Don’t think so. Is there a translation that doesn’t say the same thing the quoted ones do? I don’t think anyone, especially @Faizal_Ali, is picking between translations here.
Find a translation that can be interpreted that way. Or do all translations require Hebrew scholars to gloss them from the Hebrew text? They seem quite consistent, which would suggest to me that all translations are bad.
And, to be clear, I did not mean to suggest otherwise.
That said, I continue to await a scholarly translation that would contradict or weaken the interpretation that arises from a close, unbiased reading of the standard and common English translations.
Do we know who it was meant to be read by?
No. I am trying to figure out the reading that would be best based on the text itself. An example would be how we understand the bare plot details of the The Iliad or the The Odyssey. This would not depend no how we “privilege” such texts.
OK, I suppose the proscription against eating the fruit could be read as a threat rather than a warning. “Eat that fruit and I’ll kill you” rather than “Eat that fruit and it will kill you.”
However, Eve’s conversation with the serpent makes more sense if she understood the latter meaning.
In any event, whether he lied or or changed his mind, he did not speak the truth. And at the very least he lied by omission when he did not tell A&E that they would gain knowledge of good and evil if they ate the fruit. It was the serpent who told them, and he spoke the truth.
Yes! This is what I had discovered earlier: Actually they weren’t “frozen” in their sinful state. God had already given them forgiveness and grace. But the reality of that had to be fulfilled in Jesus’ death and resurrection. Otherwise they would have been living forever in a state of forgiveness, but in a world that had the effects of sin. God loves the world also and wanted to redeem it as a whole. Plus God wanted to reveal Himself further through the Holy Spirit.
All of this meant that the tree of life has to wait until God redeems the world and makes a new heavens and earth.
What do you think the naming of the tree was FOR? Of course, He did tell them - it was the name of the tree. But that doesn’t not mean that knowing evil is good. If we could rid the world of evil, I’m sure we’d all do so. Then we wouldn’t KNOW it anymore.
You seem to be equivocating on the word “know”. Does knowing evil make you evil? But God knows evil (he said so in the verses we’re arguing about), and he isn’t evil. One could argue that in order to know good one must also know evil, or there’s nothing to compare good to.
Please quote where Genesis 2-3 says any of this. TIA.

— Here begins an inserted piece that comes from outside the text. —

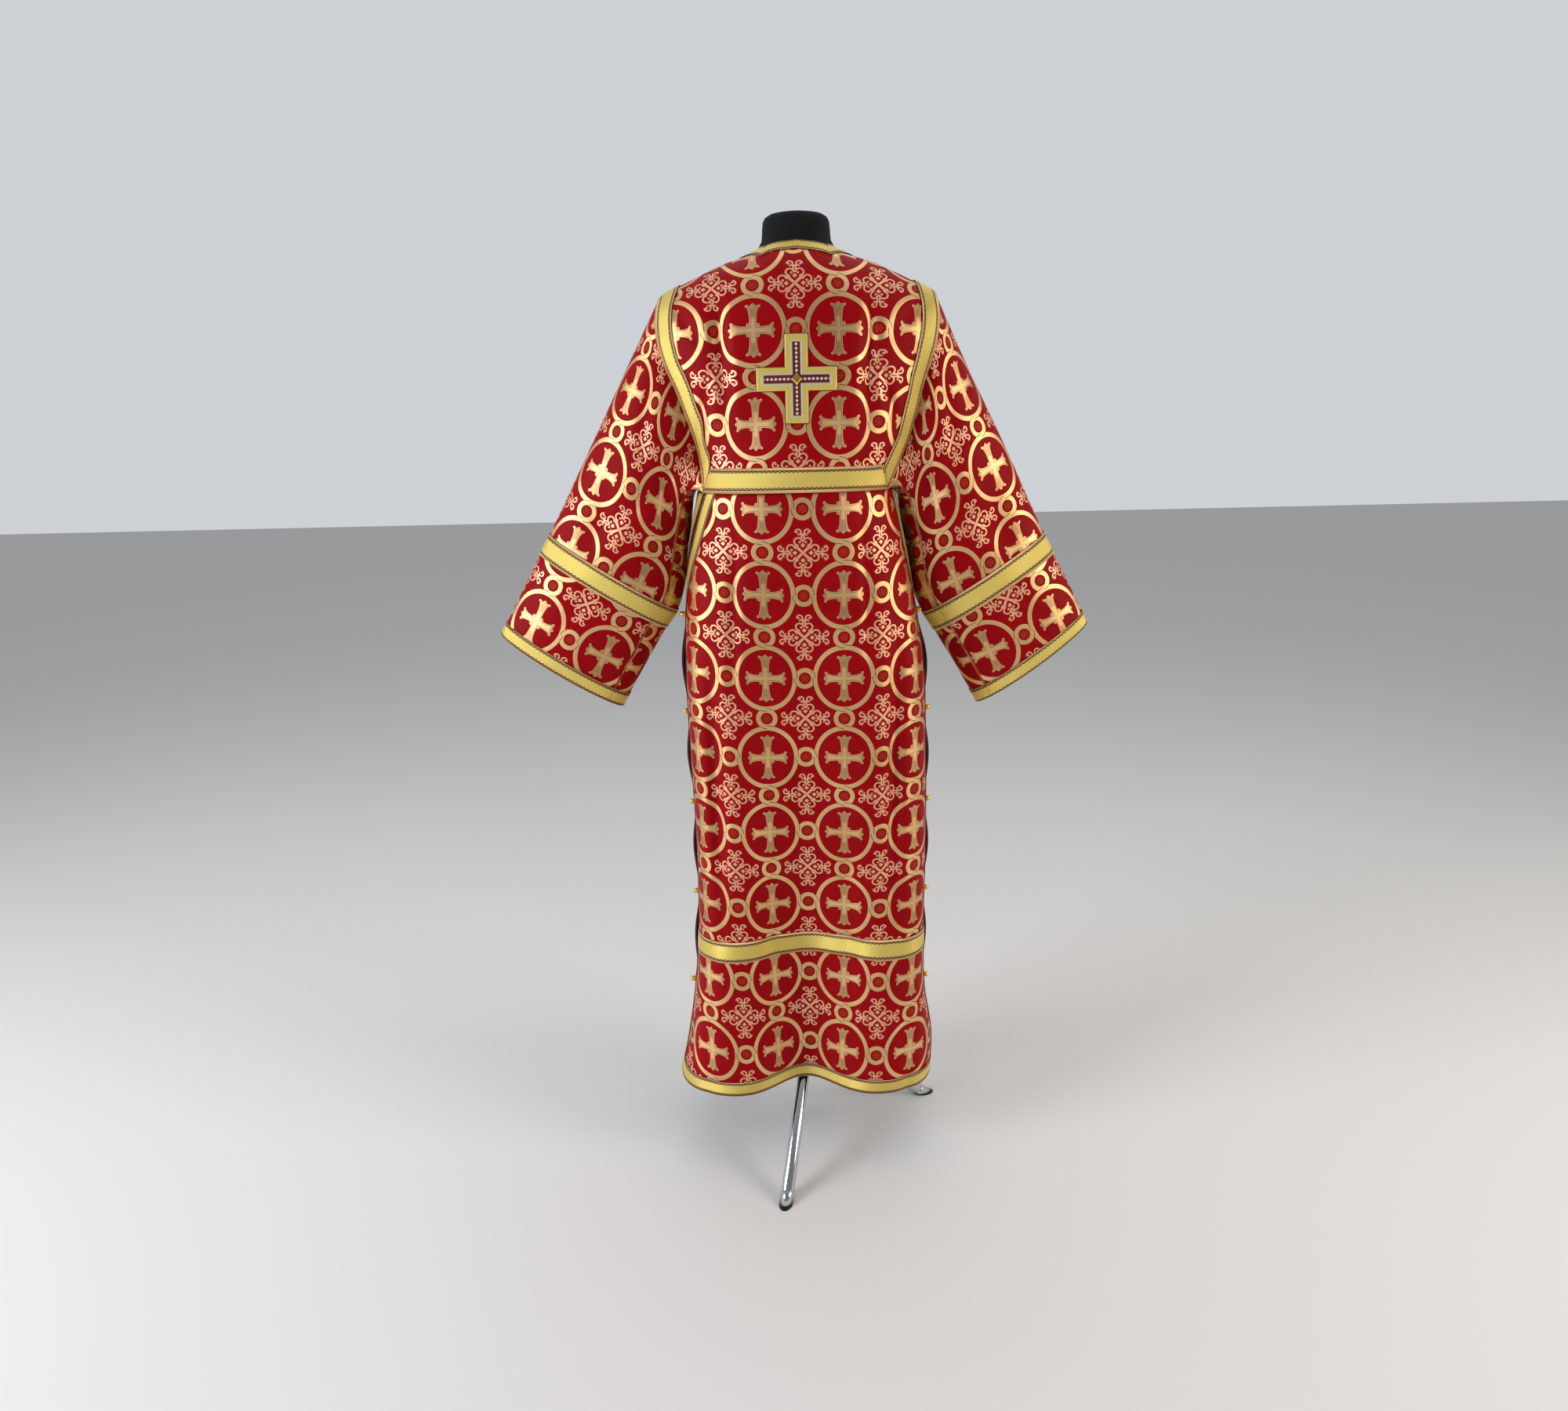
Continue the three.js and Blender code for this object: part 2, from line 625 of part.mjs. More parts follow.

Again, please quote where this is stated or implied. If they didn’t know what good and evil was until they ate from the tree, what good would it do telling them “That’s the Tree of Knowledge of Good and Evil”? It’d be like saying “That’s the Tree of Orkleborkle and Geegaw.”
Because God is good from eternity, as long as there is nothing else outside of Him, only God exists. Only good exists. God would know that for Him to create beings that could have a loving relationship with Him, they could also choose evil.
He could choose not to create those relational beings. Or He could choose to create them and tell them they have a choice to know only Him who is good, or to know both good and evil. Because God who is good already exists, they do not have to know evil to know good.
Once the relational beings God created chose to know evil, God could have separated them from Himself to remain just and good. Or He could have decided to have the relationship He created them for because He was unwilling not to love - it was His nature. To do that, only an eternally good, as well as a being like He created, could repair the separation that otherwise would be necessary. Hence Jesus.
This entire discourse leads me to think that either you accept a literal reading and struggle with these sorts of issues or that you embrace the idea that the bible’s interpretation strategy and doctrine has to be nearly or as important as the words itself (i.e. it is not a straightforward read).
But apparently not completely - Adam and Eve didn’t become all-knowing (at least, there’s no indication of that in the story) - they simply gained some measure of knowledge. It wouldn’t be discordant with that for the Tree of Life to grant a partial effect as well.
It may be worth noting that the Tree of Life in Revelation (a book saturated with references to the OT, so it could very well reflect the Genesis Tree of Life was thought of in the first century AD) is said to bear fruit continuously, on a monthly basis, and it is said that its leaves are for “the healing of the nations”. Now, that certainly isn’t inconsistent with a “eat it once, permanently gain eternal life” function, but to me it suggests that it is meant to be eaten on a continual basis.
All of this quibbling over how the Tree of Life worked is probably missing the point, however, since (as @deuteroKJ mentioned) themes throughout the Pentateuch and the rest of Scripture make it plausible that the tree symbolized access to God’s presence and thus to the source of all life himself.
The author of Revelation was a reader of Genesis in a culture nearly 2000 years closer to that of the author of Genesis (and far more directly related to it) than ours. I’d say it is at least as pertinent as anything we come up with just reading the English translation with a host of background assumptions which may be alien to author of Genesis.